● PROBLEM: Return all lines with the word "frame" in them.

● RECORDS FOR PROCESSING:
--

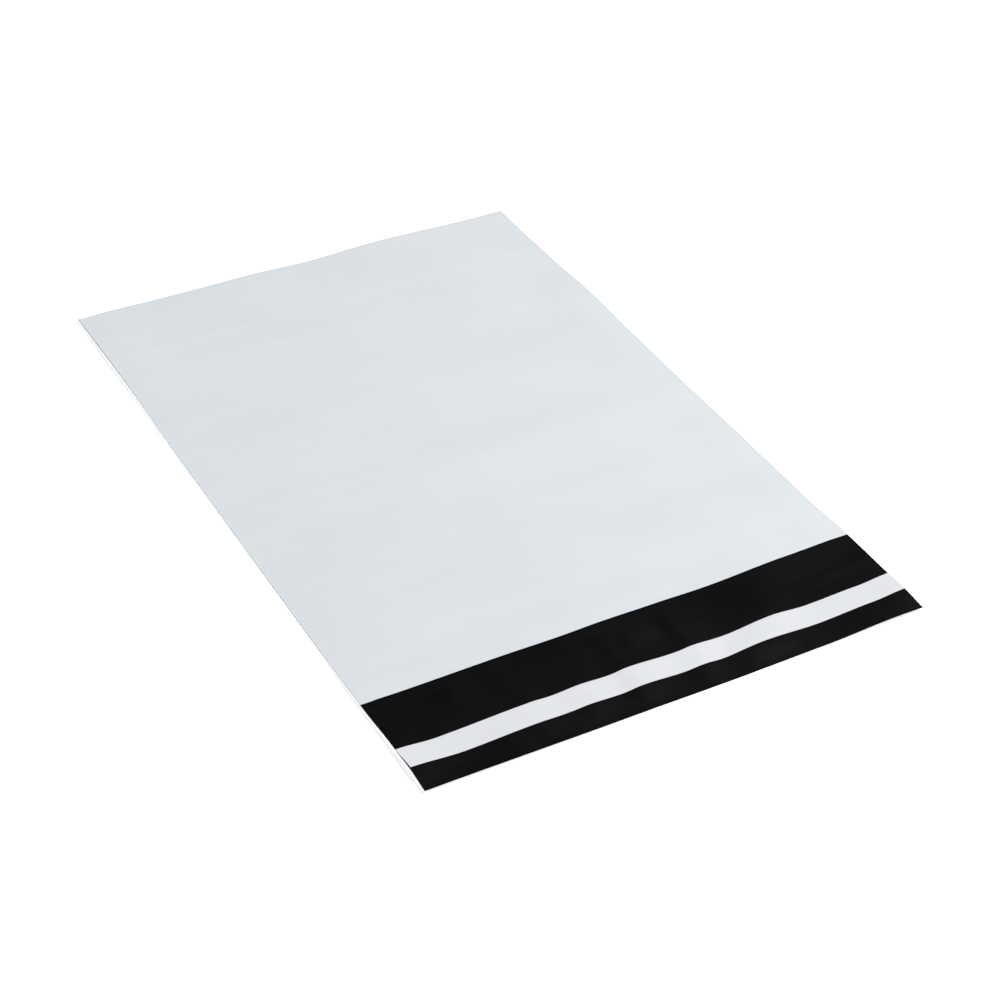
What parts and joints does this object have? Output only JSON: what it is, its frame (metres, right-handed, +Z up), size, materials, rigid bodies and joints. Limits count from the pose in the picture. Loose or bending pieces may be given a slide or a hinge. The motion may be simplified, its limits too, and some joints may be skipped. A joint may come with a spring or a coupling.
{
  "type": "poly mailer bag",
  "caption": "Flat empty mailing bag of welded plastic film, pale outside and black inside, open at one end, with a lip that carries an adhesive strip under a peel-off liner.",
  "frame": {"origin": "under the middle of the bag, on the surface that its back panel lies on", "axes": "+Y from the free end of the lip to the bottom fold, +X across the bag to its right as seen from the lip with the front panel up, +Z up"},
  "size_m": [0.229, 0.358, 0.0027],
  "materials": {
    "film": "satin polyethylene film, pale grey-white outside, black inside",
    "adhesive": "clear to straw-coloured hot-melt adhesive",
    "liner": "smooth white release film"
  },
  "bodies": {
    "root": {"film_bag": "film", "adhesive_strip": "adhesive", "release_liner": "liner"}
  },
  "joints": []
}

--

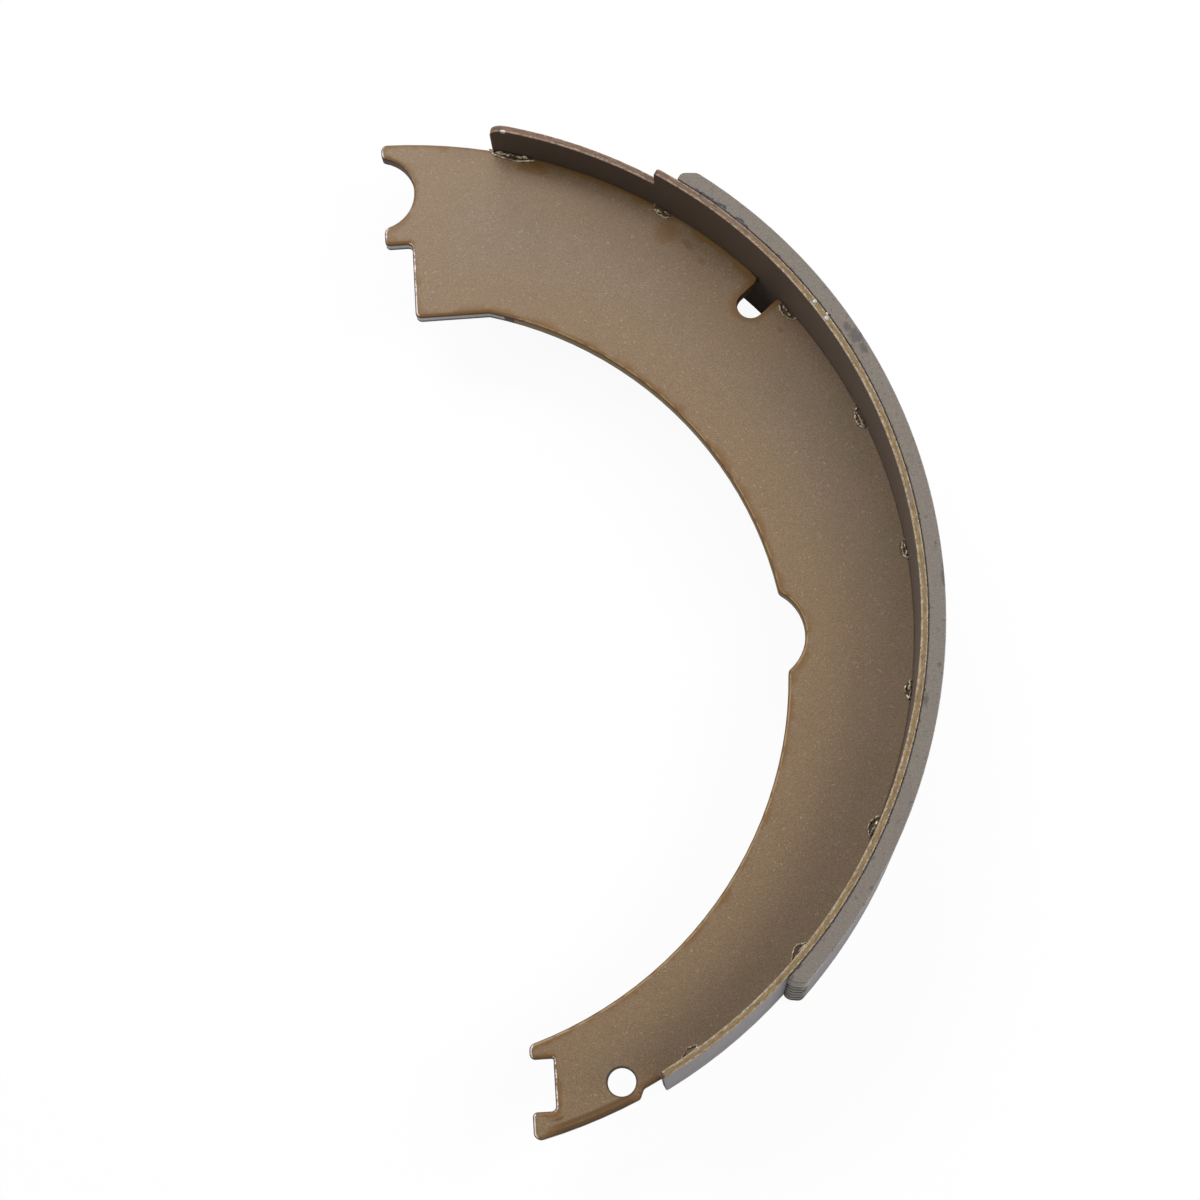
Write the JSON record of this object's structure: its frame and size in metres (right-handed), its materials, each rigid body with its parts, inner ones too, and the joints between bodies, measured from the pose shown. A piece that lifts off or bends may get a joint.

--

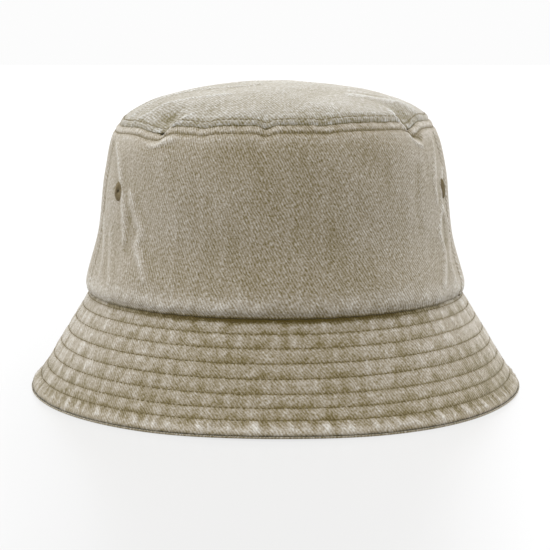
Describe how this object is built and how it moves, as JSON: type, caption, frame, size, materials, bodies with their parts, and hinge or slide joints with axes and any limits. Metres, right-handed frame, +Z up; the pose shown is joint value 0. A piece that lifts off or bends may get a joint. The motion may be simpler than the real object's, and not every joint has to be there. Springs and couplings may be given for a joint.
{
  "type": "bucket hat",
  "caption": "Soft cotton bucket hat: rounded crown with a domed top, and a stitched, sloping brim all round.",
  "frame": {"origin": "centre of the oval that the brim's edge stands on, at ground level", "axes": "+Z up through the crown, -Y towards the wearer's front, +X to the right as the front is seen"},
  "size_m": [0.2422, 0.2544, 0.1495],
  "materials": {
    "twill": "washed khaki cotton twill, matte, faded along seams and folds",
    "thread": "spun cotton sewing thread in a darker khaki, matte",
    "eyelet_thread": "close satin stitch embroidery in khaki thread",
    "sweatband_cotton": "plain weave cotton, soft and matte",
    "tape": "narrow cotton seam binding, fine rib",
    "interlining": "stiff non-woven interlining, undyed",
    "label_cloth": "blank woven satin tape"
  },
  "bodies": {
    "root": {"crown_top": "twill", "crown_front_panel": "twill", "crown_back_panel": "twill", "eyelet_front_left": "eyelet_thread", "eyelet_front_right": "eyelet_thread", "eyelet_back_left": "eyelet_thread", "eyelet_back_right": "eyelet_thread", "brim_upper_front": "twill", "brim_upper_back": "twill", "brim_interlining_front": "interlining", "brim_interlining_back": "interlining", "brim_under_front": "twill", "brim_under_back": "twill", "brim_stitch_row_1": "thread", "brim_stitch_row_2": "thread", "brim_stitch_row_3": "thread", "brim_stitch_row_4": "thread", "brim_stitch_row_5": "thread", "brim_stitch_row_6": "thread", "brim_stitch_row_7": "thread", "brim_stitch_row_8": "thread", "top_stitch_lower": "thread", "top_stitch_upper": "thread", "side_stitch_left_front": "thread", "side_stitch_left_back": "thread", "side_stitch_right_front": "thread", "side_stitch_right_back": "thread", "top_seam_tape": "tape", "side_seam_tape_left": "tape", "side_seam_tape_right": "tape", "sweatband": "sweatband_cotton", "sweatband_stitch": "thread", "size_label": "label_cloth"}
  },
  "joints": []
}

--

● SOLVED PROBLEM:
What parts and joints does this object have? Output only JSON: what it is, its frame (metres, right-handed, +Z up), size, materials, rigid bodies and joints. Limits count from the pose in the picture. Loose or bending pieces may be given a slide or a hinge. The motion may be simplified, its limits too, and some joints may be skipped. A joint may come with a spring or a coupling.
  "frame": {"origin": "under the middle of the bag, on the surface that its back panel lies on", "axes": "+Y from the free end of the lip to the bottom fold, +X across the bag to its right as seen from the lip with the front panel up, +Z up"},
Write the JSON record of this object's structure: its frame and size in metres (right-handed), its materials, each rigid body with its parts, inner ones too, and the joints between bodies, measured from the pose shown. A piece that lifts off or bends may get a joint.
Describe how this object is built and how it moves, as JSON: type, caption, frame, size, materials, bodies with their parts, and hinge or slide joints with axes and any limits. Metres, right-handed frame, +Z up; the pose shown is joint value 0. A piece that lifts off or bends may get a joint. The motion may be simpler than the real object's, and not every joint has to be there. Springs and couplings may be given for a joint.
  "frame": {"origin": "centre of the oval that the brim's edge stands on, at ground level", "axes": "+Z up through the crown, -Y towards the wearer's front, +X to the right as the front is seen"},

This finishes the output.